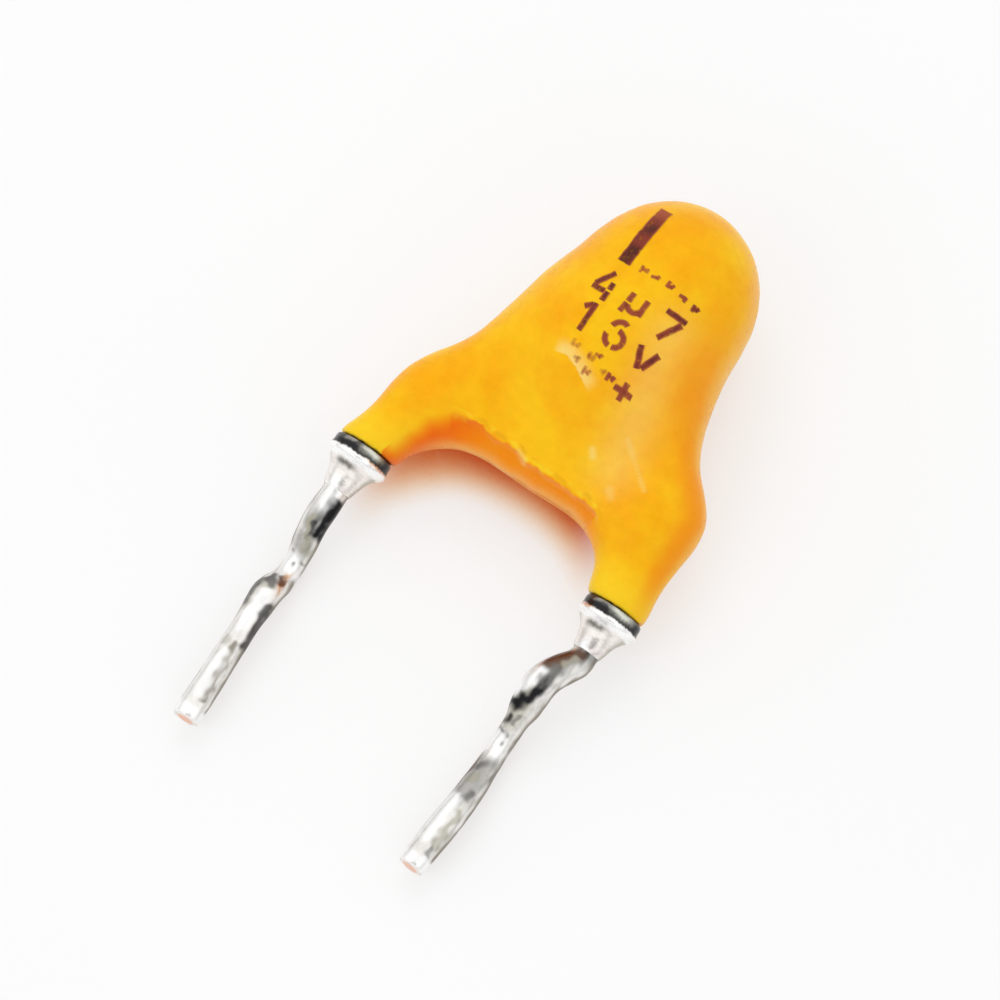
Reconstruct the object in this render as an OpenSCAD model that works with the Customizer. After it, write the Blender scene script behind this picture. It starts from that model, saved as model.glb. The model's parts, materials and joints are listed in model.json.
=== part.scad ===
// Dipped tantalum bead capacitor, radial, with two crimped and cropped leads.
// X runs across the two leads, +Y from the leads towards the tip of the bead, +Z up.
// The part lies on its back: the belly of the bead and the crimp of each lead touch z = 0,
// and the origin is under the middle of its length.

/* [Leads] */
// Distance between the leads where they leave the coating
lead_pitch = 5.08; // [5:0.02:5.2]
// Diameter of the tinned copper wire
lead_d = 0.48; // [0.44:0.01:0.52]
// Distance from the end of the coating to the cropped tips
lead_reach = 5.5; // [5.3:0.1:6.5]
// Radius of every bend, on the wire's centre line
bend_r = 0.45; // [0.4:0.01:0.5]
// How far the crimp of the negative lead dips below the wire's straight run
crimp_drop = 0.46; // [0.42:0.01:0.5]
// How far the tips rise above the wire's straight run
tip_rise = 0.34; // [0.28:0.01:0.38]
// Upward slope of the straight end of each lead, in degrees
end_slope = 8; // [7:0.5:9]
// Distance from the coating to the crimp of the negative lead
negative_crimp = 2.34; // [2.3:0.02:2.5]
// Length of the steep step after the crimp of the negative lead
negative_step = 0.62; // [0.58:0.02:0.7]
// Distance from the coating to the hump of the positive lead
positive_hump = 1.62; // [1.6:0.02:1.7]
// Height of that hump above the straight run
hump_rise = 0.26; // [0.18:0.02:0.28]
// Distance from the coating to the crimp of the positive lead
positive_crimp = 2.92; // [2.8:0.02:3]
// Length of the gentle rise after the crimp of the positive lead
positive_step = 1.2; // [1:0.05:1.3]
// How far the crimped end of the positive lead is set in from the pitch line
positive_set_in = 0.36; // [0.25:0.01:0.4]

/* [Solder collars] */
// Length of each solder collar
collar_len = 0.86; // [0.8:0.01:0.88]
// Diameter of the collar's rounded shoulder
collar_d = 1.12; // [1.02:0.02:1.12]

/* [Slug] */
// Diameter of the sintered tantalum pellet
slug_d = 1.8; // [1.6:0.02:1.84]
// Length of the pellet
slug_len = 2.4; // [2.1:0.05:2.45]
// Distance from the end of the coating to the pellet
slug_base = 3.2; // [3.15:0.01:3.3]
// Diameter of the tantalum riser wire
riser_d = 0.3; // [0.28:0.01:0.34]
// Length of the riser wire inside the pellet
riser_set = 1.2; // [0.8:0.1:1.4]
// Diameter of the insulating washer on the riser wire
washer_d = 0.9; // [0.8:0.05:1]
// Thickness of that washer
washer_t = 0.2; // [0.15:0.01:0.22]
// Diameter of the weld between the riser wire and the positive lead
weld_d = 0.6; // [0.56:0.01:0.62]
// Distance from the pellet down to the middle of the weld
weld_drop = 1.06; // [1:0.01:1.1]
// How far the riser wire runs on past the middle of the weld
riser_tail = 0.14; // [0.1:0.01:0.16]

/* [Cathode layers] */
// Thickness of the manganese dioxide
manganese_t = 0.05; // [0.04:0.01:0.06]
// Thickness of the graphite
graphite_t = 0.04; // [0.03:0.01:0.05]
// Thickness of the silver paint
silver_t = 0.05; // [0.04:0.01:0.06]
// Thickness of the solder round the silver
solder_t = 0.08; // [0.06:0.01:0.1]
// Bare length of the silver below the solder
solder_up = 0.25; // [0.2:0.01:0.3]
// How far the negative lead runs up the silver
negative_rise = 1.05; // [0.9:0.05:1.2]

/* [Coating] */
// Resin wall beside the solder at the fattest part of the bead
bead_wall = 0.4; // [0.38:0.01:0.5]
// How much slimmer the bead is at its lower end
bead_taper = 0.27; // [0.2:0.01:0.32]
// How far the bead leans towards the positive side
bead_lean = 0.12; // [0.08:0.01:0.14]
// Resin wall round a lead at the end of a leg
leg_wall = 0.32; // [0.3:0.01:0.36]
// Height of the negative leg's knee
negative_knee = 1.28; // [1.2:0.02:1.4]
// Resin wall round the lead at that knee
negative_knee_wall = 0.24; // [0.22:0.01:0.3]
// Height of the positive leg's knee
positive_knee = 1.72; // [1.6:0.02:1.8]
// Resin wall round the lead at that knee
positive_knee_wall = 0.42; // [0.36:0.01:0.46]
// Height of the web's centre line between the legs
web_height = 1.57; // [1.5:0.01:1.65]
// Half the thickness of the web
web_r = 0.62; // [0.58:0.01:0.66]

/* [Hidden] */
$fn = 64;

half_pitch = lead_pitch / 2;
lead_r = lead_d / 2;

// Radii of the stack that wraps the pellet, from the inside out
slug_r = slug_d / 2;
manganese_r = slug_r + manganese_t;
graphite_r = manganese_r + graphite_t;
silver_r = graphite_r + silver_t;
solder_r = silver_r + solder_t;
slug_top = slug_base + slug_len;
stack_base = slug_base - manganese_t;
solder_base = slug_base + solder_up;

// The negative lead runs up the side of the stack, a thin film of solder away from the silver
film = 0.02;
fillet = 0.05;
negative_x = bead_lean - silver_r - film - lead_r;
negative_foot = slug_base - 0.2;
negative_top = slug_base + negative_rise;

// The riser wire ends below the washer, where the positive lead is welded on. The lead comes
// in at a slant and is cut square, so its lower corner sets how near to the riser it stops.
weld_y = slug_base - weld_drop;
riser_end = weld_y - riser_tail;
weld_gap = 0.04;
positive_knee_x = half_pitch - 0.3;
weld_bend = [positive_knee_x + 0.02, positive_knee - 0.26, 0];
weld_side = [bead_lean + riser_d / 2 + weld_gap, weld_y, 0];
weld_slant = abs(weld_bend[1] - weld_y) / norm(weld_bend - weld_side);
weld_middle = weld_side + [lead_r * weld_slant, 0, 0];

// An elbow is a hair fatter than the wire, and the straight runs reach a little way into it
elbow_swell = 0.002;
elbow_overlap = 0.02;

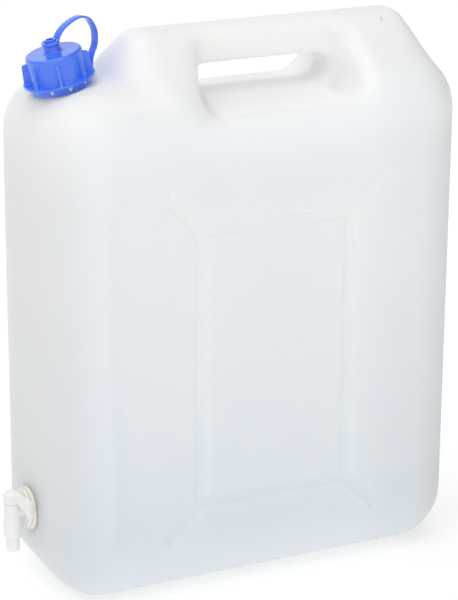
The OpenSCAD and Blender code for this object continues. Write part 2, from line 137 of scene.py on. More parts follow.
def hull_of_balls(balls):
    """A closed skin stretched over pairs of balls, one of each pair on either side."""
    bm = bmesh.new()
    for x, y, z, r in balls:
        for side in (-1, 1):
            bmesh.ops.create_uvsphere(bm, u_segments=48, v_segments=24, radius=r,
                                      matrix=Matrix.Translation((x, side * y, z)))
    bmesh.ops.delete(bm, geom=bm.edges[:] + bm.faces[:], context="EDGES_FACES")
    bmesh.ops.convex_hull(bm, input=bm.verts)
    bmesh.ops.delete(bm, geom=[v for v in bm.verts if not v.link_faces], context="VERTS")
    return bm


def new_object(name, bm):
    """An object in the scene, made from a bmesh whose faces are first turned outwards."""
    mesh = bpy.data.meshes.new(name)
    bmesh.ops.recalc_face_normals(bm, faces=bm.faces)
    bm.to_mesh(mesh)
    bm.free()
    obj = bpy.data.objects.new(name, mesh)
    scene.collection.objects.link(obj)
    return obj


def applied(obj):
    """Turns an object's modifiers into plain mesh."""
    mesh = bpy.data.meshes.new_from_object(obj.evaluated_get(bpy.context.evaluated_depsgraph_get()))
    obj.modifiers.clear()
    obj.data = mesh


def cut(obj, tool):
    change = obj.modifiers.new("cut", "BOOLEAN")
    change.operation = "DIFFERENCE"
    change.solver = "EXACT"
    change.object = tool
    applied(obj)


def slab(bm, outline, depth, axis="Y"):
    """Adds an outline, drawn in x and z for axis Y or in y and z for axis X, drawn out both ways."""
    if axis == "Y":
        ring, shift = [bm.verts.new((a, -depth, b)) for a, b in outline], (0, 2 * depth, 0)
    else:
        ring, shift = [bm.verts.new((-depth, a, b)) for a, b in outline], (2 * depth, 0, 0)
    far = bmesh.ops.extrude_face_region(bm, geom=[bm.faces.new(ring)], use_keep_orig=True)
    new = [v for v in far["geom"] if isinstance(v, bmesh.types.BMVert)]
    bmesh.ops.translate(bm, verts=new, vec=shift)
    return ring + new


def prism(name, outline, depth, axis):
    bm = bmesh.new()
    slab(bm, outline, depth, axis)
    return new_object(name, bm)


def arc(middle_a, middle_b, r, start, end, steps=12):
    """Points of an arc round a middle, from one angle to another, in degrees."""
    angles = [math.radians(start + (end - start) * i / steps) for i in range(steps + 1)]
    return [(middle_a + r * math.cos(a), middle_b + r * math.sin(a)) for a in angles]


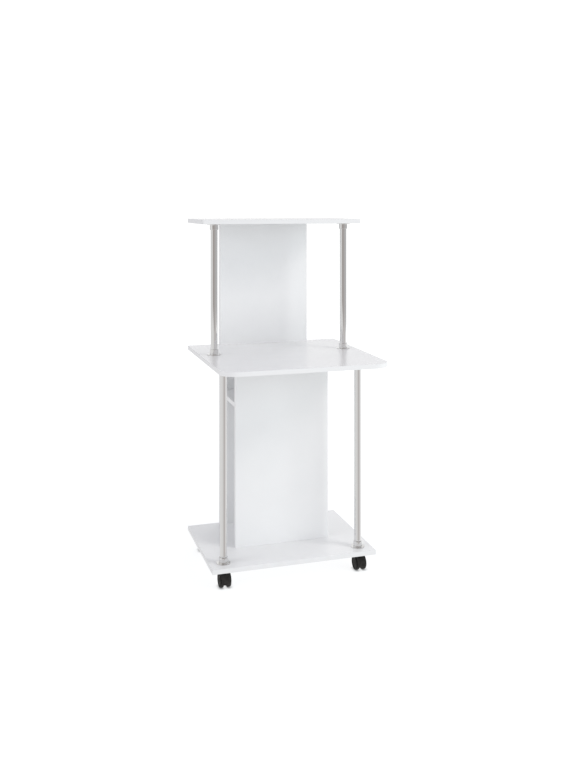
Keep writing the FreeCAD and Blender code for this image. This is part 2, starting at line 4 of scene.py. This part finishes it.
import bmesh
import bpy
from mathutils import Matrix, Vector


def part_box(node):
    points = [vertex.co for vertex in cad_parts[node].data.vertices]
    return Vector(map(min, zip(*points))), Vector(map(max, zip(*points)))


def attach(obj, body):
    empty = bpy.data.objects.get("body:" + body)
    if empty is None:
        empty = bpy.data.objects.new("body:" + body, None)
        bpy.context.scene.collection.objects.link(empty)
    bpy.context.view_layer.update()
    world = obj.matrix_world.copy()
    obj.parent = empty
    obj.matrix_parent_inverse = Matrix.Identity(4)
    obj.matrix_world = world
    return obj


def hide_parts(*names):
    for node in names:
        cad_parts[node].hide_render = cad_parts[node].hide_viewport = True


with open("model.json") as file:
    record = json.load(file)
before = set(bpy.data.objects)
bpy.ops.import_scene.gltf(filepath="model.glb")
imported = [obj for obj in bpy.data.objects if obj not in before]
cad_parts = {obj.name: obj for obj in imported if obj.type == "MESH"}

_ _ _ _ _

What the task requires:
Keep both end lines and retype everything in the records above from the line containing "from mathutils import Matrix, Vector" through the line containing "for node in", exactly, with nothing else.

Result for this exercise:
from mathutils import Matrix, Vector


def part_box(node):
    points = [vertex.co for vertex in cad_parts[node].data.vertices]
    return Vector(map(min, zip(*points))), Vector(map(max, zip(*points)))


def attach(obj, body):
    empty = bpy.data.objects.get("body:" + body)
    if empty is None:
        empty = bpy.data.objects.new("body:" + body, None)
        bpy.context.scene.collection.objects.link(empty)
    bpy.context.view_layer.update()
    world = obj.matrix_world.copy()
    obj.parent = empty
    obj.matrix_parent_inverse = Matrix.Identity(4)
    obj.matrix_world = world
    return obj


def hide_parts(*names):
    for node in names:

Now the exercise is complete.